Which lines hold the word "scene"? Copy each of them from the material.
......
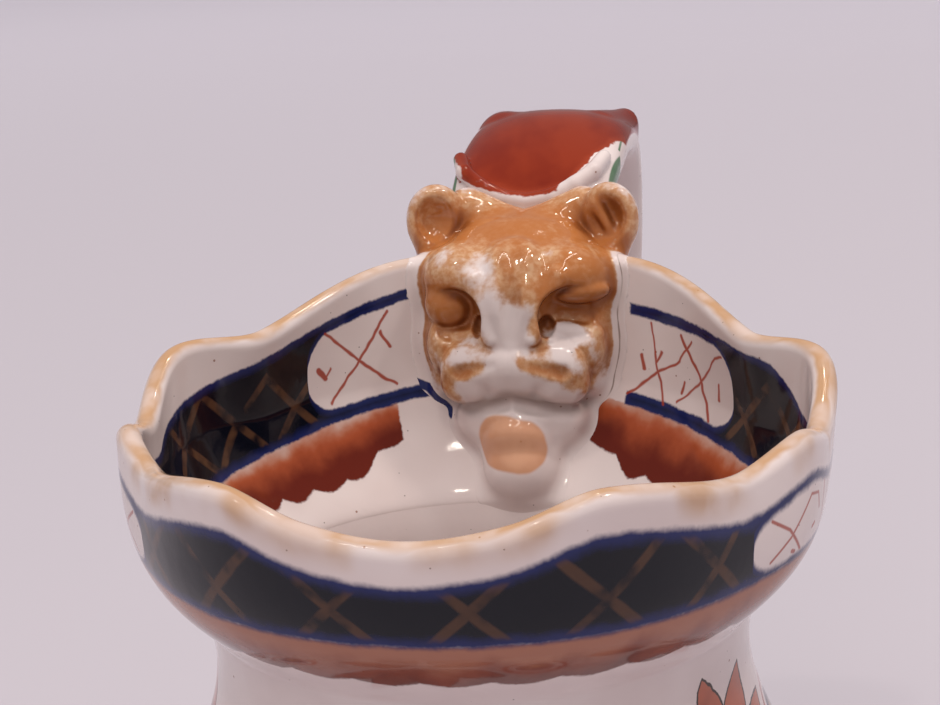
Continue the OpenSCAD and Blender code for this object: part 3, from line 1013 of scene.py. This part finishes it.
def body_paint():
    """Sprays of leaves round the neck and the belly, six times round, under a thin red line."""
    paint = Paint("body_glaze")
    white_glaze(paint)
    shake = paint.noise(5, 2, seed=101) - 0.5
    cell = paint.math("WRAP", paint.turn + 12.0, 36.0, -36.0) * (math.radians(1) * 36)
    where = paint.flat(cell + shake * 1.6, paint.z + shake * 1.2)
    sprays = [
        ((3, 52), (-9, 66), 7), ((3, 52), (-1, 69), 7), ((3, 52), (9, 67.5), 8), ((3, 52), (17, 61), 7),
        ((2, 48), (-13, 50), 7), ((4, 48), (16, 46), 7), ((2, 44), (-9, 33), 8), ((4, 44), (12, 32), 8),
    ]
    outside = paint.number("inside").step(0.4, 0.1)
    tone = paint.noise(7, 2, seed=103)
    for root, tip, width in sprays:
        inside, along = leaf(paint, where, root, tip, width)
        inside = brushed(paint, inside, 105, 0.4)
        shade = paint.mixed((along + (tone - 0.5) * 1.2).step(0.2, 0.8), MAROON, ORANGE)
        paint.coat(inside.step(0.0, 0.3) * outside * 0.92, shade)
        paint.coat((abs(inside - 0.1) - 0.12).step(0.14, 0.0) * outside, UMBER)
    between = paint.math("WRAP", paint.turn + 48.0, 36.0, -36.0) * (math.radians(1) * 36)
    bloom = paint.flat(between, paint.z - 55)
    ring = Wire(paint, paint.vector("LENGTH", bloom)) + shake * 1.5
    paint.coat((abs(ring - 5.2) - 0.35).step(0.3, 0.0) * outside * 0.9, IRON_RED)
    paint.coat((3.4 - ring).step(0.0, 0.5) * outside, paint_cobalt(paint, 3.4 - ring))
    paint.coat((1.2 - ring).step(0.0, 0.4) * outside, OCHRE)
    bands = (abs(paint.z - 20.5 + shake) - 2.6).step(0.2, -0.2)
    paint.coat(bands * outside, paint_cobalt(paint, 2.6 - abs(paint.z - 20.5 + shake)))
    lines = (abs(abs(paint.z - 20.5 + shake * 0.5) - 4.0) - 0.3).step(0.25, 0.0)
    paint.coat(lines * outside * 0.9, IRON_RED)
    return paint.finish()


def foot_paint():
    paint = Paint("foot_glaze")
    white_glaze(paint)
    grit = paint.noise(0.5, 3, seed=71).step(0.3, 0.7)
    paint.coat(paint.z.step(0.5, 0.2), paint.mixed(grit, (0.55, 0.47, 0.38), (0.42, 0.34, 0.26)))
    line = (abs(paint.z - 3.6) + (paint.noise(3, 1, seed=72) - 0.5) * 0.5).step(0.75, 0.45)
    paint.coat(line * 0.9, IRON_RED)
    return paint.finish()


def head_paint():
    paint = Paint("head_glaze")
    white_glaze(paint)
    ochre, hollow = paint.number("ochre"), paint.number("hollow")
    streak = paint.noise(3.2, 4, seed=81)
    fine = paint.noise(0.9, 3, seed=83)
    # the creases take more ochre: partly pigment pooled in the glaze, partly painted shade
    cover = ochre + (streak - 0.5) * 1.3 + (fine - 0.5) * 0.7 + hollow * 0.6
    thin = paint.mixed(fine.step(0.35, 0.65), (0.60, 0.33, 0.16), (0.50, 0.22, 0.075))
    paint.coat(cover.step(0.2, 0.9) * 0.92, thin)
    paint.coat(cover.step(0.8, 1.7) * 0.85, (0.44, 0.14, 0.032))
    # dark brown in the creases: partly pigment pooled in the glaze, partly painted shade
    pooled_glaze_and_shade = (hollow + (streak - 0.5) * 0.35).step(0.12, 0.6)
    paint.coat(pooled_glaze_and_shade * cover.step(0.2, 1.0) * 0.85, (0.26, 0.068, 0.014))
    # darker brown deep down in the creases, such as the eye sockets and ear cups: painted shade
    deep = (hollow + (fine - 0.5) * 0.3).step(0.45, 0.85)
    paint.coat(deep * cover.step(0.4, 1.2) * 0.45, (0.12, 0.035, 0.012))
    # grey in the creases where the glaze is white: painted shade
    paint.coat(hollow.step(0.3, 0.9) * cover.step(0.6, 0.1) * 0.55, (0.33, 0.265, 0.235))
    shadow = (paint.number("mouth") + (streak - 0.5) * 0.5).step(0.0, 0.9)
    paint.coat(shadow * 0.55, (0.27, 0.21, 0.185))
    rim = (abs(paint.number("away") - 1.5) + (streak - 0.5) * 0.25).step(0.14, 0.03) * paint.x.step(9.0, 10.5)
    paint.coat(rim * paint.noise(6, 1, seed=88).step(0.3, 0.5) * 0.7, (0.16, 0.09, 0.06))
    tongue = paint.number("tongue") + (paint.noise(4, 2, seed=85) - 0.5) * 0.2
    peach = paint.mixed(paint.noise(5, 2, seed=86).step(0.3, 0.7), PEACH, (0.62, 0.27, 0.12))
    paint.coat(tongue.step(-0.02, 0.12) * 0.85, peach)
    paint.coat((paint.number("blue") + (fine - 0.5) * 0.3).step(0.0, 0.35), COBALT)
    for side in (-1, 1):
        corner = paint.vector("SUBTRACT", paint.place, over_seam(side * 5.3, 32.2, 23.9))
        near = Wire(paint, paint.vector("LENGTH", corner))
        paint.coat(near.step(1.5, 0.6) * 0.9, UMBER)
    return paint.finish(roughness=0.08, bump=fine * 0.3 + streak * 0.4, gloss=0.6)


def handle_paint():
    paint = Paint("handle_glaze")
    white_glaze(paint)
    along, off = paint.number("along"), paint.number("off")
    wave = paint.noise(5, 2, seed=91) - 0.5
    right = (paint.y - 51.0) * 0.5 + 5.4 + wave * 2.4 - paint.x
    left = paint.x + 11.4 - (57.0 - paint.y).high(0.0) * 0.4 + wave * 1.2
    left = left - (paint.y - 60).high(0.0).low(10.0) * 0.12
    front = paint.over - 38.5 - abs(paint.x) ** 1.5 * 0.07 + (paint.y - 52.5).high(0.0) * 0.8
    patch = brushed(paint, right.low(left).low(front).low(49 - along), 92, 0.5).low((off - 0.1) * 4)
    tone = paint.noise(9, 3, seed=93, stretch=(1, 0.5, 1))
    red = paint.mixed(tone.step(0.35, 0.65), (0.19, 0.017, 0.006), (0.26, 0.030, 0.009))
    red = paint.mixed(patch.step(1.2, 0.1) * 0.6, red, (0.34, 0.05, 0.018))
    where = paint.flat(along, paint.x)
    leaves = paint.strokes(where, [
        (2.4, (50, 8.0), (58, 3.0)), (2.0, (50, -8.0), (58, -3.0)), (1.4, (58, 3.0), (74, 0.5)),
    ])
    down = (0.7 - off).high(0.0) * 3.4
    margin = paint.flat(along, abs(paint.x - 0.5) + down)
    side = paint.x.step(-1, 1)
    leaf_right, _ = leaf(paint, margin, (10, 15.6), (28, 13.0), 6.0)
    stalk = paint.strokes(margin, [(0.5, (29, 12.6), (38, 12.8))])
    fine_left = paint.strokes(margin, [(1.0, (15, 11.4), (24, 12.0), (36, 11.9), (46, 12.1))])
    leaves = leaves.high(leaf_right.step(-0.1, 0.3).high(stalk) * side).high(fine_left * (1.0 - side))
    paint.coat(leaves * (0.85 + wave * 0.5), LEAF_GREEN)
    stems = paint.strokes(where, [
        (0.8, (60, -5.5), (70, 0.0), (80, 5.5)), (0.8, (60, 5.5), (70, 0.0), (80, -5.5)),
        (1.6, (88, -3.5), (96, 0.0)), (1.6, (88, 3.5), (96, 0.0)), (0.8, (96, 0.0), (116, 0.0)),
        (1.4, (104, -3.5), (110, 0.0)), (1.4, (104, 3.5), (110, 0.0)),
    ])
    paint.coat(stems * off.step(-0.2, 0.2) * 0.9, IRON_RED)
    fawn = (47.5 - paint.y + wave * 2).step(0.0, 1.2) * paint.over.step(26, 30)
    paint.coat(fawn * 0.85, OCHRE)
    paint.coat(patch.step(0.0, 0.25), red)
    return paint.finish(roughness=0.07)


def set_material(pieces, material):
    for piece in pieces:
        piece.data.materials.clear()
        piece.data.materials.append(material)


# ---------------------------------------------------------------- camera, floor and lights

def place_camera():
    """From the spout's side, a little to its right and above, turned a little about the line of sight."""
    azimuth, elevation, roll = math.radians(10.25), math.radians(15.18), math.radians(-2.66)
    target = Vector((-0.64, 3.72, SEAM + 28.4)) * MM
    back = Vector((math.sin(azimuth) * math.cos(elevation), -math.cos(azimuth) * math.cos(elevation),
                   math.sin(elevation)))
    right = (-back).cross(Vector((0, 0, 1))).normalized()
    up = right.cross(-back)
    level, lean = math.cos(roll), math.sin(roll)
    axes = Matrix((right * level + up * lean, up * level - right * lean, back)).transposed()
    data = bpy.data.cameras.new("camera")
    data.sensor_width = 36.0
    data.lens = 18.0 / math.tan(math.radians(14.0))
    data.clip_start = 0.01
    camera = bpy.data.objects.new("camera", data)
    camera.matrix_world = Matrix.Translation(target + back * 224.61 * MM) @ axes.to_4x4()
    bpy.context.scene.collection.objects.link(camera)
    bpy.context.scene.camera = camera


def area_light(name, place, aim, size, power, colour=(1, 1, 1)):
    data = bpy.data.lights.new(name, "AREA")
    data.shape = "RECTANGLE"
    data.size, data.size_y = size
    data.energy, data.color = power, colour
    light = bpy.data.objects.new(name, data)
    light.location = place
    light.rotation_euler = (Vector(aim) - Vector(place)).to_track_quat("-Z", "Y").to_euler()
    bpy.context.scene.collection.objects.link(light)
    return light


def place_lights():
    world = bpy.data.worlds.new("studio")
    world.use_nodes = True
    background = world.node_tree.nodes["Background"]
    background.inputs["Color"].default_value = (0.92, 0.88, 0.93, 1)
    background.inputs["Strength"].default_value = 0.28
    bpy.context.scene.world = world
    jug = (0, 0, 0.09)
    broad = [
        area_light("ceiling", (0, 1.3, 2.6), (0, 1.3, 0), (6.0, 6.0), 82.0, (0.98, 0.97, 1.0)),
        area_light("front", (-0.10, -1.0, 0.95), jug, (0.8, 0.6), 4.4, (1.0, 0.95, 0.93)),
    ]
    for light in broad:
        light.visible_glossy = False
    area_light("key", (0.62, 0.10, 1.25), jug, (0.12, 0.12), 3.0, (1.0, 0.93, 0.86))
    area_light("tube", (0.10, -0.05, 1.2), jug, (1.1, 0.03), 2.4, (1.0, 0.95, 0.88))
    area_light("lamp_back", (0.12, 0.42, 1.2), jug, (0.06, 0.05), 1.2, (1.0, 0.90, 0.76))
    area_light("lamp_left", (-0.40, -0.30, 1.15), jug, (0.06, 0.05), 1.0, (1.0, 0.93, 0.84))
    area_light("lamp_front", (0.22, -0.62, 1.05), jug, (0.05, 0.05), 0.9, (1.0, 0.92, 0.80))


def make_floor():
    count = 96
    ring = [(math.cos(2 * math.pi * k / count) * 30, math.sin(2 * math.pi * k / count) * 30, 0)
            for k in range(count)]
    mesh = bpy.data.meshes.new("floor")
    mesh.from_pydata(ring, [], [tuple(range(count))])
    floor = bpy.data.objects.new("floor", mesh)
    bpy.context.scene.collection.objects.link(floor)
    floor_paint = Paint("pale_floor")
    away = Wire(floor_paint, floor_paint.vector("LENGTH", floor_paint.place))
    # the floor is painted lighter far from the jug: painted light that makes up for the lamps' light falling
    # off with distance
    floor_paint.colour = floor_paint.mixed(away.step(150.0, 1800.0), (0.53, 0.487, 0.53), (0.80, 0.735, 0.79))
    shader = floor_paint.node("ShaderNodeBsdfPrincipled")
    floor_paint.feed(shader.inputs["Base Color"], floor_paint.colour)
    shader.inputs["Roughness"].default_value = 0.9
    shader.inputs["Specular IOR Level"].default_value = 0.1
    output = floor_paint.node("ShaderNodeOutputMaterial")
    floor_paint.tree.links.new(shader.outputs[0], output.inputs[0])
    material = floor_paint.material
    mesh.materials.append(material)


place_camera()
place_lights()
make_floor()
bpy.context.scene.view_settings.view_transform = "Standard"

set_material([make_collar()], collar_paint())
set_material([make_body()], body_paint())
set_material([make_foot_ring()], foot_paint())
set_material(make_head(), head_paint())
set_material(make_handle(), handle_paint())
......
*ANSWER TO THIS PROBLEM*
Continue the OpenSCAD and Blender code for this object: part 3, from line 1013 of scene.py. This part finishes it.
    bpy.context.scene.collection.objects.link(camera)
    bpy.context.scene.camera = camera
    bpy.context.scene.collection.objects.link(light)
    bpy.context.scene.world = world
    bpy.context.scene.collection.objects.link(floor)
bpy.context.scene.view_settings.view_transform = "Standard"